■ **INSTRUCTIONS FOR THE TASK**: Print all of the data exactly as written.

## Start DATA

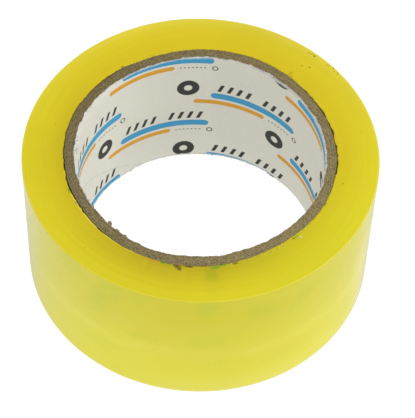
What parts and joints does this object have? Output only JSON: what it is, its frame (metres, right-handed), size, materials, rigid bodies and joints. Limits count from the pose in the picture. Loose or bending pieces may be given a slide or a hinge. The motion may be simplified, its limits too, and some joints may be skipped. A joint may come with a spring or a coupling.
{
  "type": "packing tape roll",
  "caption": "Roll of clear yellow packing tape wound on a spiral paper core with a printed liner; its free end peels off and unwinds.",
  "frame": {"origin": "centre of the bore, half way across the roll's width", "axes": "+Z along the roll's axis, up when the roll stands on its flat end; -Y towards the viewer; the free end of the tape lies on the +Y side"},
  "size_m": [0.109, 0.109, 0.05],
  "materials": {
    "liner_paper": "smooth white paper with a flat repeat print",
    "kraft_board": "raw grey-brown core board, fibrous knife-cut ends",
    "outer_paper": "thin printed paper under the tape",
    "tape_roll": "many turns of clear film with yellow adhesive; milky gloss wall, finely ringed ends",
    "tape_film": "clear glossy film with yellow adhesive on its inner side"
  },
  "bodies": {
    "roll": {"liner_ply": "liner_paper", "kraft_ply_1": "kraft_board", "kraft_ply_2": "kraft_board", "kraft_ply_3": "kraft_board", "kraft_ply_4": "kraft_board", "kraft_ply_5": "kraft_board", "kraft_ply_6": "kraft_board", "kraft_ply_7": "kraft_board", "outer_ply": "outer_paper", "tape_winding": "tape_roll"},
    "peel_line": {"tape_contact": "tape_film"},
    "tape_end_1": {"tape_end_1": "tape_film"},
    "tape_end_2": {"tape_end_2": "tape_film"},
    "tape_end_3": {"tape_end_3": "tape_film"},
    "tape_end_4": {"tape_end_4": "tape_film"},
    "tape_end_5": {"tape_end_5": "tape_film"},
    "tape_end_6": {"tape_end_6": "tape_film"},
    "tape_end_7": {"tape_end_7": "tape_film"}
  },
  "joints": [
    {"name": "unwind", "type": "hinge", "parent": "roll", "child": "peel_line", "pos_m": [0, 0, 0], "axis": [0, 0, 1], "continuous": true},
    {"name": "peel", "type": "hinge", "parent": "peel_line", "child": "tape_end_1", "pos_m": [-0.05279, 0.01414, 0], "axis": [0, 0, 1], "range_deg": [0, 120]},
    {"name": "straighten_1", "type": "hinge", "parent": "tape_end_1", "child": "tape_end_2", "pos_m": [-0.04953, 0.0231, 0], "axis": [0, 0, 1], "range_deg": [0, 10]},
    {"name": "straighten_2", "type": "hinge", "parent": "tape_end_2", "child": "tape_end_3", "pos_m": [-0.04477, 0.03135, 0], "axis": [0, 0, 1], "range_deg": [0, 10]},
    {"name": "straighten_3", "type": "hinge", "parent": "tape_end_3", "child": "tape_end_4", "pos_m": [-0.03864, 0.03864, 0], "axis": [0, 0, 1], "range_deg": [0, 10]},
    {"name": "straighten_4", "type": "hinge", "parent": "tape_end_4", "child": "tape_end_5", "pos_m": [-0.03135, 0.04477, 0], "axis": [0, 0, 1], "range_deg": [0, 10]},
    {"name": "straighten_5", "type": "hinge", "parent": "tape_end_5", "child": "tape_end_6", "pos_m": [-0.0231, 0.04953, 0], "axis": [0, 0, 1], "range_deg": [0, 10]},
    {"name": "straighten_6", "type": "hinge", "parent": "tape_end_6", "child": "tape_end_7", "pos_m": [-0.01414, 0.05279, 0], "axis": [0, 0, 1], "range_deg": [0, 10]}
  ],
  "couplings": [
    {"joint": "straighten_1", "follows": "peel", "ratio": 0.083333},
    {"joint": "straighten_2", "follows": "peel", "ratio": 0.083333},
    {"joint": "straighten_3", "follows": "peel", "ratio": 0.083333},
    {"joint": "straighten_4", "follows": "peel", "ratio": 0.083333},
    {"joint": "straighten_5", "follows": "peel", "ratio": 0.083333},
    {"joint": "straighten_6", "follows": "peel", "ratio": 0.083333}
  ]
}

## End DATA

■ **THE COMPLETED TASK**:
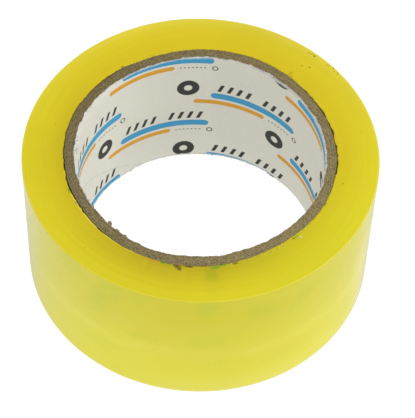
What parts and joints does this object have? Output only JSON: what it is, its frame (metres, right-handed), size, materials, rigid bodies and joints. Limits count from the pose in the picture. Loose or bending pieces may be given a slide or a hinge. The motion may be simplified, its limits too, and some joints may be skipped. A joint may come with a spring or a coupling.
{
  "type": "packing tape roll",
  "caption": "Roll of clear yellow packing tape wound on a spiral paper core with a printed liner; its free end peels off and unwinds.",
  "frame": {"origin": "centre of the bore, half way across the roll's width", "axes": "+Z along the roll's axis, up when the roll stands on its flat end; -Y towards the viewer; the free end of the tape lies on the +Y side"},
  "size_m": [0.109, 0.109, 0.05],
  "materials": {
    "liner_paper": "smooth white paper with a flat repeat print",
    "kraft_board": "raw grey-brown core board, fibrous knife-cut ends",
    "outer_paper": "thin printed paper under the tape",
    "tape_roll": "many turns of clear film with yellow adhesive; milky gloss wall, finely ringed ends",
    "tape_film": "clear glossy film with yellow adhesive on its inner side"
  },
  "bodies": {
    "roll": {"liner_ply": "liner_paper", "kraft_ply_1": "kraft_board", "kraft_ply_2": "kraft_board", "kraft_ply_3": "kraft_board", "kraft_ply_4": "kraft_board", "kraft_ply_5": "kraft_board", "kraft_ply_6": "kraft_board", "kraft_ply_7": "kraft_board", "outer_ply": "outer_paper", "tape_winding": "tape_roll"},
    "peel_line": {"tape_contact": "tape_film"},
    "tape_end_1": {"tape_end_1": "tape_film"},
    "tape_end_2": {"tape_end_2": "tape_film"},
    "tape_end_3": {"tape_end_3": "tape_film"},
    "tape_end_4": {"tape_end_4": "tape_film"},
    "tape_end_5": {"tape_end_5": "tape_film"},
    "tape_end_6": {"tape_end_6": "tape_film"},
    "tape_end_7": {"tape_end_7": "tape_film"}
  },
  "joints": [
    {"name": "unwind", "type": "hinge", "parent": "roll", "child": "peel_line", "pos_m": [0, 0, 0], "axis": [0, 0, 1], "continuous": true},
    {"name": "peel", "type": "hinge", "parent": "peel_line", "child": "tape_end_1", "pos_m": [-0.05279, 0.01414, 0], "axis": [0, 0, 1], "range_deg": [0, 120]},
    {"name": "straighten_1", "type": "hinge", "parent": "tape_end_1", "child": "tape_end_2", "pos_m": [-0.04953, 0.0231, 0], "axis": [0, 0, 1], "range_deg": [0, 10]},
    {"name": "straighten_2", "type": "hinge", "parent": "tape_end_2", "child": "tape_end_3", "pos_m": [-0.04477, 0.03135, 0], "axis": [0, 0, 1], "range_deg": [0, 10]},
    {"name": "straighten_3", "type": "hinge", "parent": "tape_end_3", "child": "tape_end_4", "pos_m": [-0.03864, 0.03864, 0], "axis": [0, 0, 1], "range_deg": [0, 10]},
    {"name": "straighten_4", "type": "hinge", "parent": "tape_end_4", "child": "tape_end_5", "pos_m": [-0.03135, 0.04477, 0], "axis": [0, 0, 1], "range_deg": [0, 10]},
    {"name": "straighten_5", "type": "hinge", "parent": "tape_end_5", "child": "tape_end_6", "pos_m": [-0.0231, 0.04953, 0], "axis": [0, 0, 1], "range_deg": [0, 10]},
    {"name": "straighten_6", "type": "hinge", "parent": "tape_end_6", "child": "tape_end_7", "pos_m": [-0.01414, 0.05279, 0], "axis": [0, 0, 1], "range_deg": [0, 10]}
  ],
  "couplings": [
    {"joint": "straighten_1", "follows": "peel", "ratio": 0.083333},
    {"joint": "straighten_2", "follows": "peel", "ratio": 0.083333},
    {"joint": "straighten_3", "follows": "peel", "ratio": 0.083333},
    {"joint": "straighten_4", "follows": "peel", "ratio": 0.083333},
    {"joint": "straighten_5", "follows": "peel", "ratio": 0.083333},
    {"joint": "straighten_6", "follows": "peel", "ratio": 0.083333}
  ]
}